Ben Pike is a defensive lineman at Toledo. Or, he was on Toledo's football team. He has a year of eligibility left, but he's giving it up to tend to his fiancee, a former Toledo basketball player who battled with leukemia last year and found out on Jan. 25 it had returned.
Pike has plans that are far more important than Division I football. He is going to graduate after this semester. He is going to marry Ashlee Barrett on June 15. He is going to see her through a bone marrow transplant and her second battle against leukemia.
"I know in some people's terms, he's giving up things," said Ben's mother Becky Pike told the Plain Dealer. "But he's really not giving up. He's not giving up anything. He's really fighting for life. And he's just turned his forces to he's going to win a battle for life instead of winning on the football field."It's a beautiful story by the newspaper, one with a happy ending that will be written when Barrett has beaten her cancer.
According to the Plain Dealer's story, the two met when Pike was a freshman and Barrett was a junior who had just transferred to Toledo. They dated. On Toledo's trip to Washington, D.C. for the Military Bowl in 2011, Pike worked it out so he could propose to Barrett on the White House driveway.
In April 2012 Barrett had a blood infection that almost cost Barrett her life, the Plain Dealer said. She was diagnosed then with leukemia. Barrett was in St. Louis teaching second grade. Pike made weekly visits from Toledo to St. Louis, even through the football season.
Barrett finished chemotherapy and returned to teaching for a while, but the leukemia returned in late January. The Plain Dealer said she is halfway through another round of chemotherapy. Pike has a student teaching job at a middle school in Toledo during the week and visits St. Louis and his fiancee on weekends. He plans to move to St. Louis in May, leaving behind the rest of his football career.

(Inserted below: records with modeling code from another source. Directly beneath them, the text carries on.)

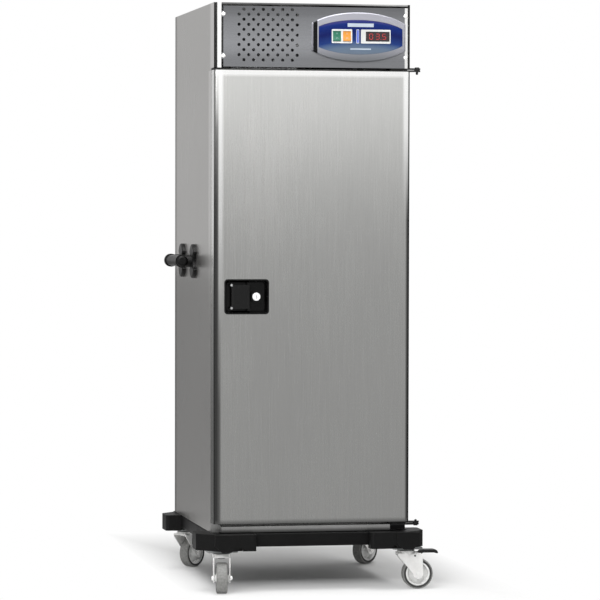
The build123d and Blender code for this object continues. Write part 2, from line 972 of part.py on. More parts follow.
def liner_pan(inset, y0, y1):
    """Raised panel that stands into the cavity when the door is shut."""
    edge = cavity_half - liner_margin + inset
    low = cavity_bottom + liner_margin - inset
    high = cavity_top - liner_margin + inset
    wide = facing(y0) * rect(-edge, edge, low, high, 20)
    narrow = facing(y1) * rect(-edge + 6, edge - 6, low + 6, high - 6, 16)
    return loft([wide, narrow])


def door_liner():
    """Inner sheet of the door with its raised panel."""
    edge = half_width - 2
    low = door_bottom + 2
    high = door_top - 2
    plate = frontal(rect(-edge, edge, low, high, 3), door_back - sheet, door_back)
    body = plate + liner_pan(0, door_back - sheet, door_back + liner_step)
    body -= liner_pan(-sheet, door_back - sheet, door_back + liner_step - sheet)
    return body - keeper_pocket()


def door_foam():
    back = door_back - sheet
    plan = door_plan(sheet) & rect(-half_width, half_width, door_front, back - sheet)
    foam = upright(plan, door_bottom + sheet, door_top - sheet)
    foam += frontal(door_opening(), back - sheet, back)
    foam += liner_pan(-sheet, back, door_back + liner_step - sheet)
    foam -= dish_body(dish_wall)
    foam -= dish_mouth()
    foam -= latch_case(0)
    foam -= bolt_channel(0.6)
    return foam - keeper_pocket()


def door_gasket():
    """Magnetic seal in three steps: foot, neck and soft head."""
    outer_x = cavity_half + 3 + gasket_width
    low = cavity_bottom - 3 - gasket_width
    high = cavity_top + 3 + gasket_width

    def ring(inset, width, y0, y1):
        x = outer_x - inset
        z0 = low + inset
        z1 = high - inset
        shape = rect(-x, x, z0, z1, 10 - inset)
        shape -= rect(-x + width, x - width, z0 + width, z1 - width, 3)
        return frontal(shape, y0, y1)

    foot = ring(0, gasket_width, door_back, door_back + 2)
    neck = ring(4, gasket_width - 8, door_back + 1, door_back + 4)
    head = ring(1.5, gasket_width - 3, door_back + 3.5, -fit_gap)
    return foot + neck + head


paddle_pivot_y = door_front + 5.0
paddle_pin = 2.5
ear = 5.0
ear_gap = 2.0
dish_rim = 1.6
pin_reach = paddle_height / 2 + ear_gap + ear


def latch_dish():
    """Moulded recess with its case, the bearing ears and the lock boss."""
    rim = rect(dish_left, dish_right, dish_low, dish_high, 11)
    body = frontal(rim, door_front - dish_rim, door_front) + dish_body(dish_wall)
    body -= dish_body(0)
    body -= frontal(dish_pocket(dish_flange + 0.1), door_front - 2, door_front)
    body += latch_case(0)
    body -= bolt_channel(0.15)
    for side in (-1, 1):
        z = dish_z + side * (paddle_height / 2 + ear_gap + ear / 2)
        tab = rect(paddle_pivot_x - 5, paddle_pivot_x + 5, z - ear / 2, z + ear / 2)
        body += frontal(tab, paddle_pivot_y - 5, dish_bottom_y + 0.5)
    bore = pin_reach + 1
    body -= rod(
        paddle_pivot_x,
        paddle_pivot_y,
        dish_z - bore,
        dish_z + bore,
        paddle_pin + running_gap,
    )
    body += peg(lock_x, dish_z, door_front + 0.5, dish_bottom_y + 0.5, lock_radius + 5.5)
    body -= peg(lock_x, dish_z, door_front - 5, dish_bottom_y + 0.2, lock_radius + running_gap)
    return body


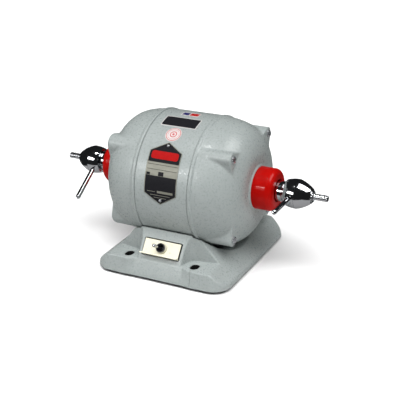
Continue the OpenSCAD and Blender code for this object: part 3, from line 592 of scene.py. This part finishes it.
def base_hollow(x, y, z, r):
    """Distance from the inside: the hollow between the posts, the cover's seat and the holes."""
    from_gland = np.hypot(x, z - GLAND_Z)
    kept = [pocket(x, y, z, BASE_WALL), r - FRAME_R - BASE_WALL,
            post(x, y, (SLOT_X, SLOT_Y), SLOT_POST_R), post(x, y, FOOT_PLACE, FOOT_POST_R),
            post(x, y, COVER_SCREW_PLACE, COVER_POST_R),
            np.maximum(from_gland - GLAND_BOSS_R, GLAND_BOSS_Y - GLAND_BOSS_DEPTH - y)]
    hollow = np.maximum(base_shape(x, y, z, BASE_WALL, CAVITY_EDGE), -np.minimum.reduce(kept))
    below_hole_top = z - SCREW_HOLE_TOP
    panel = front_panel(-y, z, 0)[1]
    up_panel = ((z - PANEL_MIDDLE[1]) * math.sin(PANEL_SLOPE)
                + (y - PANEL_MIDDLE[0]) * math.cos(PANEL_SLOPE))
    opening = np.maximum(np.abs(x) - SWITCH_OPENING[0], np.abs(up_panel) - SWITCH_OPENING[1])
    cuts = [hollow, np.maximum(plan_distance(x, y, z, COVER_INSET), z - COVER_TOP),
            from_gland + np.maximum(GLAND_WAY_Y - y, 0) - GLAND_R,
            np.maximum(post(x, y, FOOT_PLACE, FOOT_HOLE_R), below_hole_top),
            np.maximum(post(x, y, COVER_SCREW_PLACE, COVER_HOLE_R), below_hole_top),
            np.maximum(np.hypot(np.abs(x) - CRADLE_BOLT_X, y) - CRADLE_BOLT_R, z - AXIS_Z),
            np.maximum(opening, np.abs(panel) - SWITCH_CUT)]
    return np.minimum.reduce(cuts)


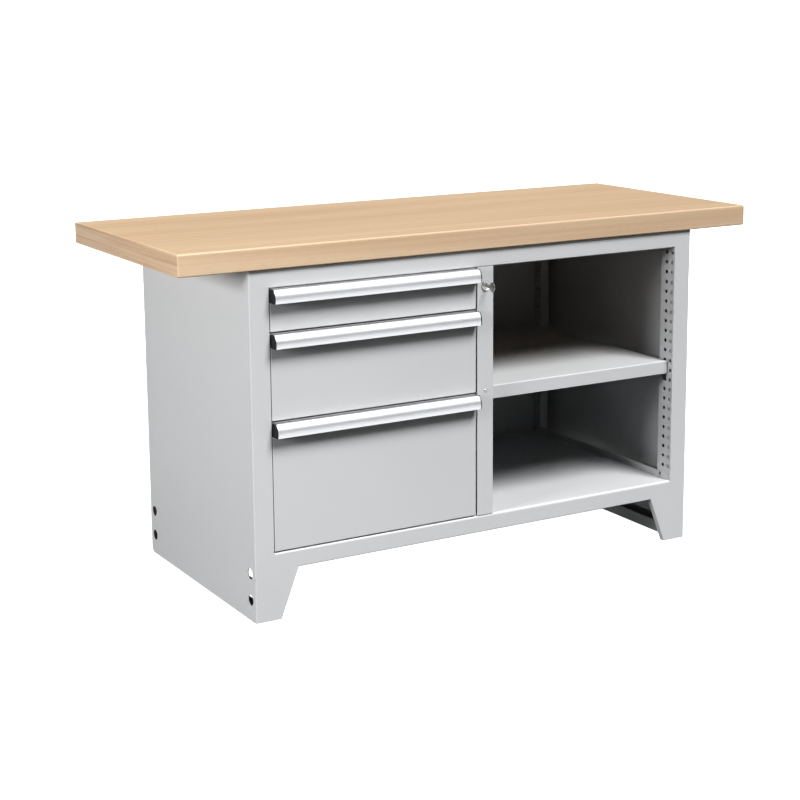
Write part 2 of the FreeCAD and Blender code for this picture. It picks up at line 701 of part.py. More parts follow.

"It's a very, very helpless feeling because there's nothing you can do that can make it better or go away," Pike told he Plain Dealer. "The only thing you an do is be there for her 100 percent. The whole way she's handled the first round, going through everything, the way she's handled herself with such grace and beauty and a positive outlook on life. It's been truly humbling. I can definitely say she's my hero."